- **THE PROBLEM**
Extract the listing below in full, unchanged.

[begin INFORMATION SHOWN]

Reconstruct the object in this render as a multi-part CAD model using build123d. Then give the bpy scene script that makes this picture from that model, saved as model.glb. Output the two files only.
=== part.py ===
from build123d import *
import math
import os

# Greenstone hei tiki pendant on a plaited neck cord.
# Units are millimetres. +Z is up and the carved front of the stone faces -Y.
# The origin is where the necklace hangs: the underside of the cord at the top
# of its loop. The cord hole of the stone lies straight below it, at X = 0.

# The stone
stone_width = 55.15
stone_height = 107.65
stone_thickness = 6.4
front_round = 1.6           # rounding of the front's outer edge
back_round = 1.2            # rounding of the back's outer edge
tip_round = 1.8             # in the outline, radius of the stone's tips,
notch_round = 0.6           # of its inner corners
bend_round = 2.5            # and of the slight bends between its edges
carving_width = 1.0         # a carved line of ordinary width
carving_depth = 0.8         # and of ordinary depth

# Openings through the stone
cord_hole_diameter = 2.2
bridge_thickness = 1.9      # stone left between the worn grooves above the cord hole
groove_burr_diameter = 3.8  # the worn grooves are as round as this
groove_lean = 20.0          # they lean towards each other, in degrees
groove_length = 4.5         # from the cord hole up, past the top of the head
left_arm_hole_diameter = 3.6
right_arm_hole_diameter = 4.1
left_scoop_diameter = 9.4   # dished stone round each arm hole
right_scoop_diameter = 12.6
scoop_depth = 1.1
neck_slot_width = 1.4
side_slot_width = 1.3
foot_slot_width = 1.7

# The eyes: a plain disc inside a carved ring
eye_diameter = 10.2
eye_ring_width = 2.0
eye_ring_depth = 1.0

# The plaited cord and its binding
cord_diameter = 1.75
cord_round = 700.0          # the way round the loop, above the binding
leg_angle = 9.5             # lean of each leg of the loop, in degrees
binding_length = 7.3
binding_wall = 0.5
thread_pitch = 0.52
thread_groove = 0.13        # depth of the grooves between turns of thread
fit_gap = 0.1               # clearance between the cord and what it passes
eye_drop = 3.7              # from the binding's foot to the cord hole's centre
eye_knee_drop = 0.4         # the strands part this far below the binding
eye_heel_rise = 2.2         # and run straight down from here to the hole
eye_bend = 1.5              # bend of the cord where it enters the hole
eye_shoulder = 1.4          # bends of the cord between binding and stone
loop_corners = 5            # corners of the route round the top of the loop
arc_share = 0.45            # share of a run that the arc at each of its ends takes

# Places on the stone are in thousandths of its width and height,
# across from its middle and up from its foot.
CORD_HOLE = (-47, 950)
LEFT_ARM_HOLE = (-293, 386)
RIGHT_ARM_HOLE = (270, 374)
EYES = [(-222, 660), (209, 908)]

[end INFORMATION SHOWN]

- **RESPONSE FOR THIS EXERCISE**
Reconstruct the object in this render as a multi-part CAD model using build123d. Then give the bpy scene script that makes this picture from that model, saved as model.glb. Output the two files only.
=== part.py ===
from build123d import *
import math
import os

# Greenstone hei tiki pendant on a plaited neck cord.
# Units are millimetres. +Z is up and the carved front of the stone faces -Y.
# The origin is where the necklace hangs: the underside of the cord at the top
# of its loop. The cord hole of the stone lies straight below it, at X = 0.

# The stone
stone_width = 55.15
stone_height = 107.65
stone_thickness = 6.4
front_round = 1.6           # rounding of the front's outer edge
back_round = 1.2            # rounding of the back's outer edge
tip_round = 1.8             # in the outline, radius of the stone's tips,
notch_round = 0.6           # of its inner corners
bend_round = 2.5            # and of the slight bends between its edges
carving_width = 1.0         # a carved line of ordinary width
carving_depth = 0.8         # and of ordinary depth

# Openings through the stone
cord_hole_diameter = 2.2
bridge_thickness = 1.9      # stone left between the worn grooves above the cord hole
groove_burr_diameter = 3.8  # the worn grooves are as round as this
groove_lean = 20.0          # they lean towards each other, in degrees
groove_length = 4.5         # from the cord hole up, past the top of the head
left_arm_hole_diameter = 3.6
right_arm_hole_diameter = 4.1
left_scoop_diameter = 9.4   # dished stone round each arm hole
right_scoop_diameter = 12.6
scoop_depth = 1.1
neck_slot_width = 1.4
side_slot_width = 1.3
foot_slot_width = 1.7

# The eyes: a plain disc inside a carved ring
eye_diameter = 10.2
eye_ring_width = 2.0
eye_ring_depth = 1.0

# The plaited cord and its binding
cord_diameter = 1.75
cord_round = 700.0          # the way round the loop, above the binding
leg_angle = 9.5             # lean of each leg of the loop, in degrees
binding_length = 7.3
binding_wall = 0.5
thread_pitch = 0.52
thread_groove = 0.13        # depth of the grooves between turns of thread
fit_gap = 0.1               # clearance between the cord and what it passes
eye_drop = 3.7              # from the binding's foot to the cord hole's centre
eye_knee_drop = 0.4         # the strands part this far below the binding
eye_heel_rise = 2.2         # and run straight down from here to the hole
eye_bend = 1.5              # bend of the cord where it enters the hole
eye_shoulder = 1.4          # bends of the cord between binding and stone
loop_corners = 5            # corners of the route round the top of the loop
arc_share = 0.45            # share of a run that the arc at each of its ends takes

# Places on the stone are in thousandths of its width and height,
# across from its middle and up from its foot.
CORD_HOLE = (-47, 950)
LEFT_ARM_HOLE = (-293, 386)
RIGHT_ARM_HOLE = (270, 374)
EYES = [(-222, 660), (209, 908)]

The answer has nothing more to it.